Your instructions -> Each line that follows should be printed again exactly as it stands.

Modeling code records
=======

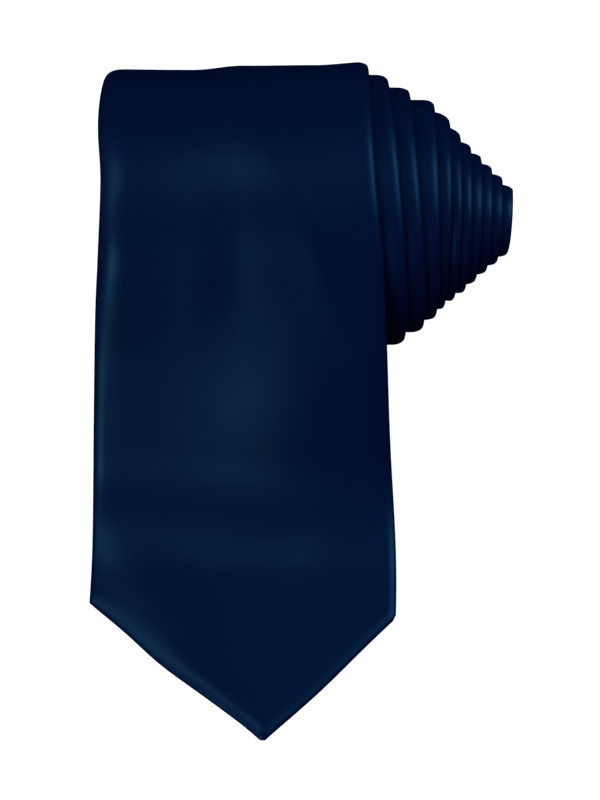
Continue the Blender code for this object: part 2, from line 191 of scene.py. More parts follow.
@dataclass(frozen=True)
class RolledLine:
    """The centre line of the tie from the blade's tip to the middle of the roll."""

    core_radius: float = 5.8 * MM
    turns: float = 10.7
    outer_pitch: float = 3.34 * MM
    core_pitch: float = 2.23 * MM
    wrap_gap: float = 0.35 * MM
    departure_angle: float = math.radians(54.0)
    flat_length: float = 42.4 * MM
    landing_radius: float = 36.0 * MM
    points_per_turn: int = 360
    free_steps: int = 40

    @property
    def thickness(self) -> float:
        """Thickness of the tie at the outside of the roll."""
        return self.outer_pitch - self.wrap_gap

    def outer_radius(self, turn: float) -> float:
        """Outer radius of the wrap that lies this many turns past the departure.

        Args:
            turn: turns past the departure.

        Returns:
            The radius of the outside of the tie there.
        """
        drop = (self.outer_pitch - self.core_pitch) / self.turns
        built_up = self.outer_pitch * turn - drop * turn**2 / 2
        whole = self.outer_pitch * self.turns - drop * self.turns**2 / 2
        innermost = self.thickness * self.core_pitch / self.outer_pitch
        return self.core_radius + innermost + whole - built_up

    def squeeze(self, turn: float) -> float:
        """Thickness of the tie there as a share of its thickness at the outside."""
        return 1 - (1 - self.core_pitch / self.outer_pitch) * max(turn, 0.0) / self.turns

    @cached_property
    def axis_height(self) -> float:
        """Height of the roll's axis above what the tie lies on."""
        return self.outer_radius((math.pi + self.departure_angle) / (2 * math.pi))

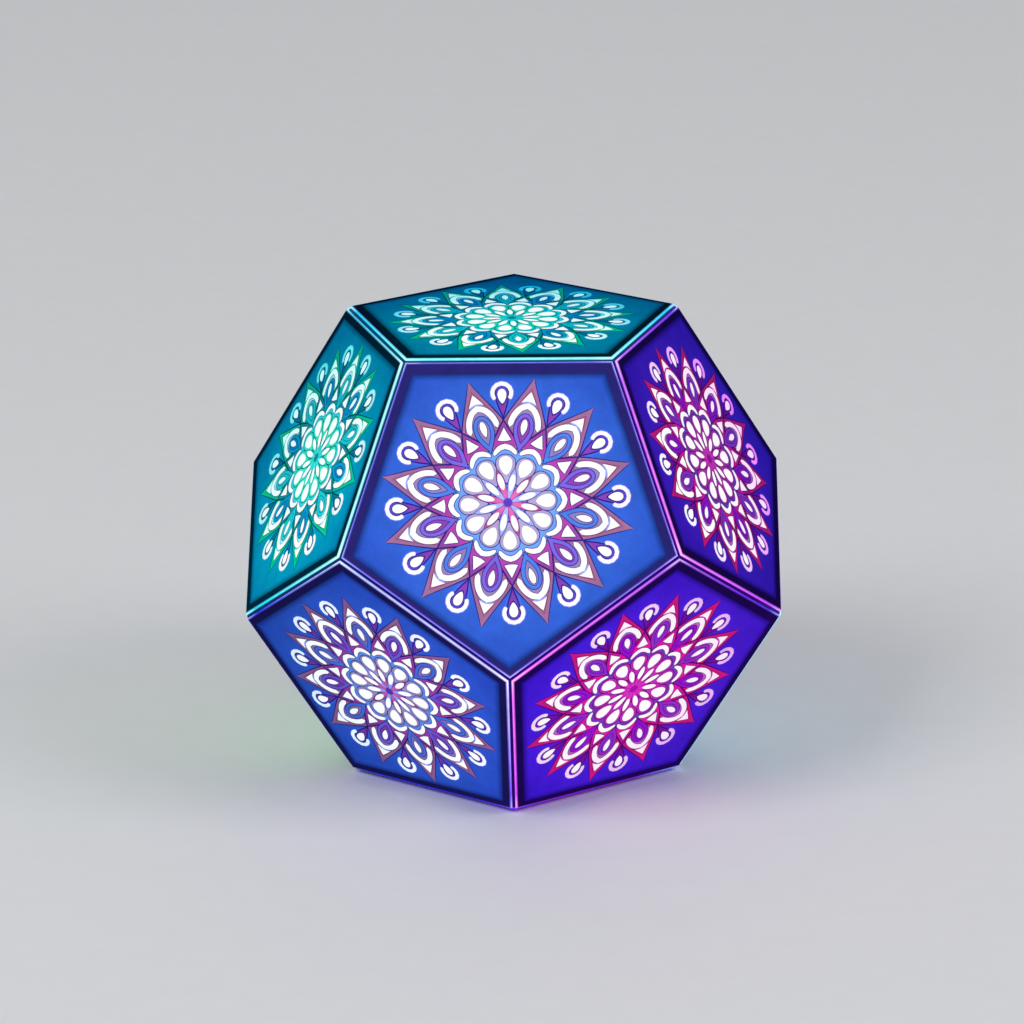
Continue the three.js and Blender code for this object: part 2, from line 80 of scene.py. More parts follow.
# Where each face is: its turn in fifths of a full turn, and its ring
PLACES = {
    "top": (0, "top"),
    "front": (0, "upper"),
    "right": (1, "upper"),
    "back_right": (2, "upper"),
    "back_left": (3, "upper"),
    "left": (4, "upper"),
    "low_right": (0.5, "lower"),
    "low_far_right": (1.5, "lower"),
    "low_back": (2.5, "lower"),
    "low_far_left": (3.5, "lower"),
    "low_left": (4.5, "lower"),
}

# How each print lies on its face: the rosette's turn in degrees and its centre in edges, the border's
# centre in edges, and which petals are blue
PRINTS = {
    "top": (6.0, (0.0015, 0.014), (0.0065, 0.015), ODD),
    "front": (17.9, (-0.007, 0), (0, -0.0145), ODD),
    "right": (0.1, (0.0045, -0.009), (0, 0.007), EVEN),
    "back_right": (9, (0, 0), (0, 0), ODD),
    "back_left": (14, (0, 0), (0, 0), ODD),
    "left": (6.0, (-0.006, 0.012), (0, 0), ODD),
    "low_right": (23.2, (-0.006, -0.006), (0.003, -0.007), EVEN),
    "low_far_right": (12, (0, 0), (0, 0), ODD),
    "low_back": (3, (0, 0), (0, 0), ODD),
    "low_far_left": (17, (0, 0), (0, 0), ODD),
    "low_left": (5.6, (-0.012, -0.0175), (-0.003, -0.003), ODD),
}

# Light behind each print: its colour, its strength in red, green and blue at the near and at the far end
# of a line across the face, and that line's direction in degrees
BEHIND = {
    "top": ("cyan", (0.25, 1.20, 1.06), (0.25, 0.52, 0.74), 90),
    "front": ("blue", (1, 1, 1), (1, 1, 1), 0),
    "right": ("violet", (0.95, 1.1, 0.9), (0.65, 1.1, 0.8), 0),
    "back_right": ("blue", (1, 0.8, 1), (0.5, 1.1, 1), 0),
    "back_left": ("cyan", (1, 0.8, 1), (1, 1, 0.9), 0),
    "left": ("cyan", (1, 0.78, 0.80), (1, 1.30, 1.18), -42),
    "low_right": ("violet", (1.15, 1, 1.15), (1.2, 1, 1), 0),
    "low_far_right": ("cyan", (1, 0.7, 1.2), (1, 0.8, 1.2), 0),
    "low_back": ("violet", (0.9, 1, 1), (0.7, 1, 1.1), 0),
    "low_far_left": ("cyan", (1, 1.1, 0.35), (1, 1, 0.3), 0),
    "low_left": ("blue", (0.54, 0.60, 0.68), (0.72, 0.68, 0.88), 0),
}

# Light in the windows at the two ends of the same line, then the border's strength and the field's. The
# border's strength is its glow from behind with a painted reflection of the room, most on the front face
WINDOWS = {
    "top": ((1.05, 1.10, 1.10), (0.17, 0.77, 0.90), 0.24, 0.72),
    # the front border's extra strength over the other blue faces is a painted reflection of the room
    "front": ((1, 1, 1), (1, 0.98, 1), 0.9, 1.0),
    "right": ((1.0, 1.05, 1.03), (0.98, 0.62, 1.03), 0.46, 0.90),
    "back_right": ((0.92, 0.96, 1), (0.85, 1, 1), 0.5, 1.0),
    "back_left": ((0.78, 1, 1), (0.7, 1, 0.97), 0.3, 1.0),
    "left": ((0.48, 0.97, 0.98), (1.08, 1.04, 1.04), 0.34, 0.91),
    "low_right": ((1, 0.95, 1), (0.96, 0.80, 1), 0.52, 1.12),
    "low_far_right": ((0.8, 0.98, 1), (0.75, 1, 1), 0.3, 1.0),
    "low_back": ((1, 0.85, 1), (0.9, 0.8, 1), 0.35, 1.0),
    "low_far_left": ((0.7, 1, 0.8), (0.6, 1, 0.7), 0.3, 1.0),
    "low_left": ((0.89, 0.97, 1), (1, 1, 1), 0.52, 1.0),
}

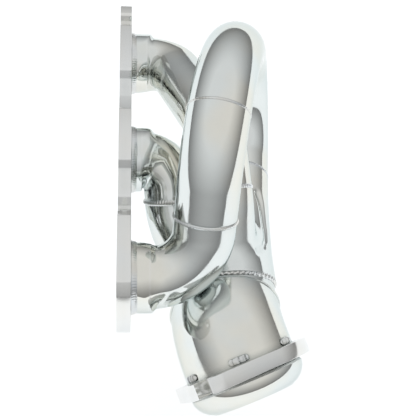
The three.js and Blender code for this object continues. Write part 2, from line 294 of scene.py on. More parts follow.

=======

Exercise result ->
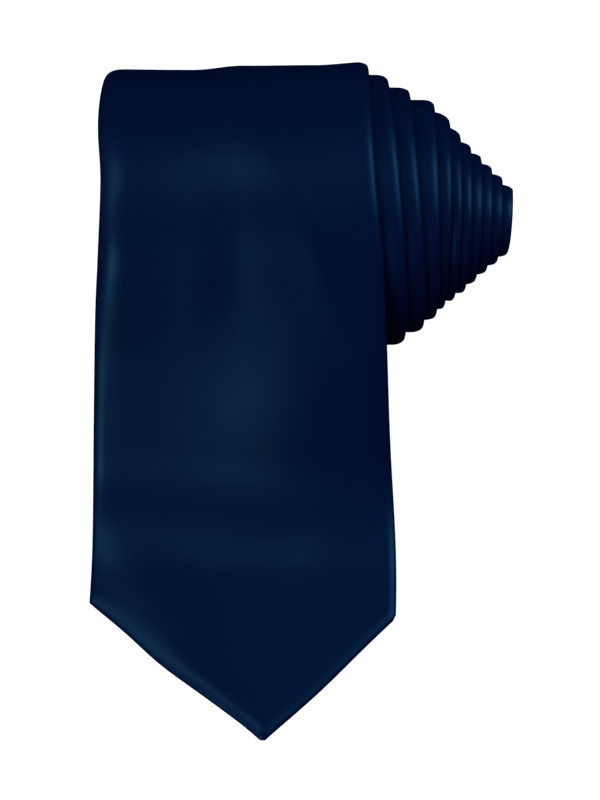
Continue the Blender code for this object: part 2, from line 191 of scene.py. More parts follow.
@dataclass(frozen=True)
class RolledLine:
    """The centre line of the tie from the blade's tip to the middle of the roll."""

    core_radius: float = 5.8 * MM
    turns: float = 10.7
    outer_pitch: float = 3.34 * MM
    core_pitch: float = 2.23 * MM
    wrap_gap: float = 0.35 * MM
    departure_angle: float = math.radians(54.0)
    flat_length: float = 42.4 * MM
    landing_radius: float = 36.0 * MM
    points_per_turn: int = 360
    free_steps: int = 40

    @property
    def thickness(self) -> float:
        """Thickness of the tie at the outside of the roll."""
        return self.outer_pitch - self.wrap_gap

    def outer_radius(self, turn: float) -> float:
        """Outer radius of the wrap that lies this many turns past the departure.

        Args:
            turn: turns past the departure.

        Returns:
            The radius of the outside of the tie there.
        """
        drop = (self.outer_pitch - self.core_pitch) / self.turns
        built_up = self.outer_pitch * turn - drop * turn**2 / 2
        whole = self.outer_pitch * self.turns - drop * self.turns**2 / 2
        innermost = self.thickness * self.core_pitch / self.outer_pitch
        return self.core_radius + innermost + whole - built_up

    def squeeze(self, turn: float) -> float:
        """Thickness of the tie there as a share of its thickness at the outside."""
        return 1 - (1 - self.core_pitch / self.outer_pitch) * max(turn, 0.0) / self.turns

    @cached_property
    def axis_height(self) -> float:
        """Height of the roll's axis above what the tie lies on."""
        return self.outer_radius((math.pi + self.departure_angle) / (2 * math.pi))

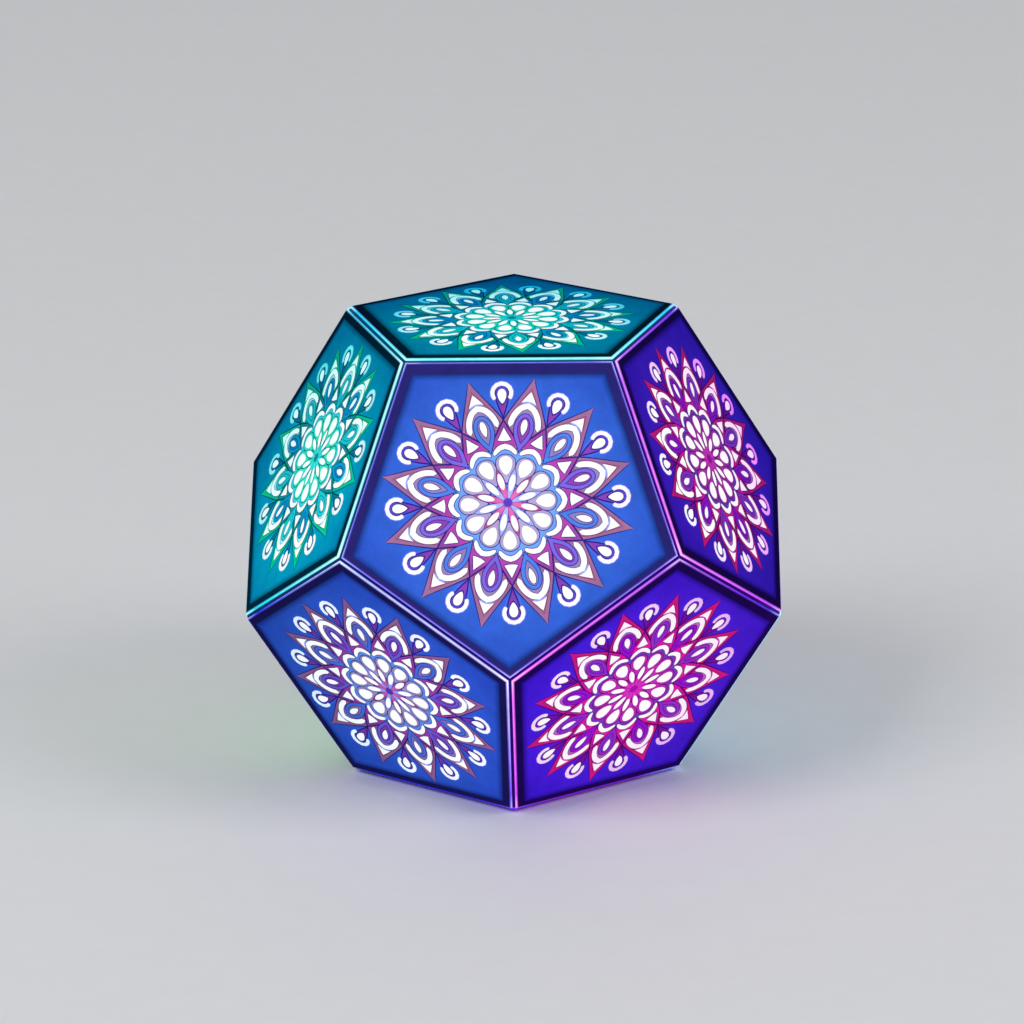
Continue the three.js and Blender code for this object: part 2, from line 80 of scene.py. More parts follow.
# Where each face is: its turn in fifths of a full turn, and its ring
PLACES = {
    "top": (0, "top"),
    "front": (0, "upper"),
    "right": (1, "upper"),
    "back_right": (2, "upper"),
    "back_left": (3, "upper"),
    "left": (4, "upper"),
    "low_right": (0.5, "lower"),
    "low_far_right": (1.5, "lower"),
    "low_back": (2.5, "lower"),
    "low_far_left": (3.5, "lower"),
    "low_left": (4.5, "lower"),
}

# How each print lies on its face: the rosette's turn in degrees and its centre in edges, the border's
# centre in edges, and which petals are blue
PRINTS = {
    "top": (6.0, (0.0015, 0.014), (0.0065, 0.015), ODD),
    "front": (17.9, (-0.007, 0), (0, -0.0145), ODD),
    "right": (0.1, (0.0045, -0.009), (0, 0.007), EVEN),
    "back_right": (9, (0, 0), (0, 0), ODD),
    "back_left": (14, (0, 0), (0, 0), ODD),
    "left": (6.0, (-0.006, 0.012), (0, 0), ODD),
    "low_right": (23.2, (-0.006, -0.006), (0.003, -0.007), EVEN),
    "low_far_right": (12, (0, 0), (0, 0), ODD),
    "low_back": (3, (0, 0), (0, 0), ODD),
    "low_far_left": (17, (0, 0), (0, 0), ODD),
    "low_left": (5.6, (-0.012, -0.0175), (-0.003, -0.003), ODD),
}

# Light behind each print: its colour, its strength in red, green and blue at the near and at the far end
# of a line across the face, and that line's direction in degrees
BEHIND = {
    "top": ("cyan", (0.25, 1.20, 1.06), (0.25, 0.52, 0.74), 90),
    "front": ("blue", (1, 1, 1), (1, 1, 1), 0),
    "right": ("violet", (0.95, 1.1, 0.9), (0.65, 1.1, 0.8), 0),
    "back_right": ("blue", (1, 0.8, 1), (0.5, 1.1, 1), 0),
    "back_left": ("cyan", (1, 0.8, 1), (1, 1, 0.9), 0),
    "left": ("cyan", (1, 0.78, 0.80), (1, 1.30, 1.18), -42),
    "low_right": ("violet", (1.15, 1, 1.15), (1.2, 1, 1), 0),
    "low_far_right": ("cyan", (1, 0.7, 1.2), (1, 0.8, 1.2), 0),
    "low_back": ("violet", (0.9, 1, 1), (0.7, 1, 1.1), 0),
    "low_far_left": ("cyan", (1, 1.1, 0.35), (1, 1, 0.3), 0),
    "low_left": ("blue", (0.54, 0.60, 0.68), (0.72, 0.68, 0.88), 0),
}

# Light in the windows at the two ends of the same line, then the border's strength and the field's. The
# border's strength is its glow from behind with a painted reflection of the room, most on the front face
WINDOWS = {
    "top": ((1.05, 1.10, 1.10), (0.17, 0.77, 0.90), 0.24, 0.72),
    # the front border's extra strength over the other blue faces is a painted reflection of the room
    "front": ((1, 1, 1), (1, 0.98, 1), 0.9, 1.0),
    "right": ((1.0, 1.05, 1.03), (0.98, 0.62, 1.03), 0.46, 0.90),
    "back_right": ((0.92, 0.96, 1), (0.85, 1, 1), 0.5, 1.0),
    "back_left": ((0.78, 1, 1), (0.7, 1, 0.97), 0.3, 1.0),
    "left": ((0.48, 0.97, 0.98), (1.08, 1.04, 1.04), 0.34, 0.91),
    "low_right": ((1, 0.95, 1), (0.96, 0.80, 1), 0.52, 1.12),
    "low_far_right": ((0.8, 0.98, 1), (0.75, 1, 1), 0.3, 1.0),
    "low_back": ((1, 0.85, 1), (0.9, 0.8, 1), 0.35, 1.0),
    "low_far_left": ((0.7, 1, 0.8), (0.6, 1, 0.7), 0.3, 1.0),
    "low_left": ((0.89, 0.97, 1), (1, 1, 1), 0.52, 1.0),
}

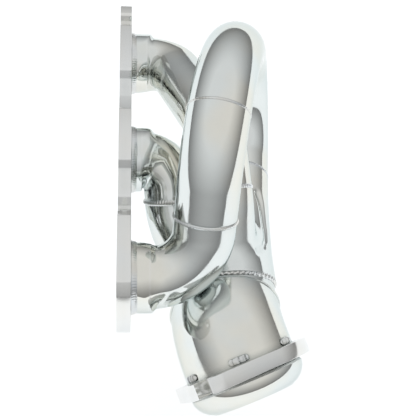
The three.js and Blender code for this object continues. Write part 2, from line 294 of scene.py on. More parts follow.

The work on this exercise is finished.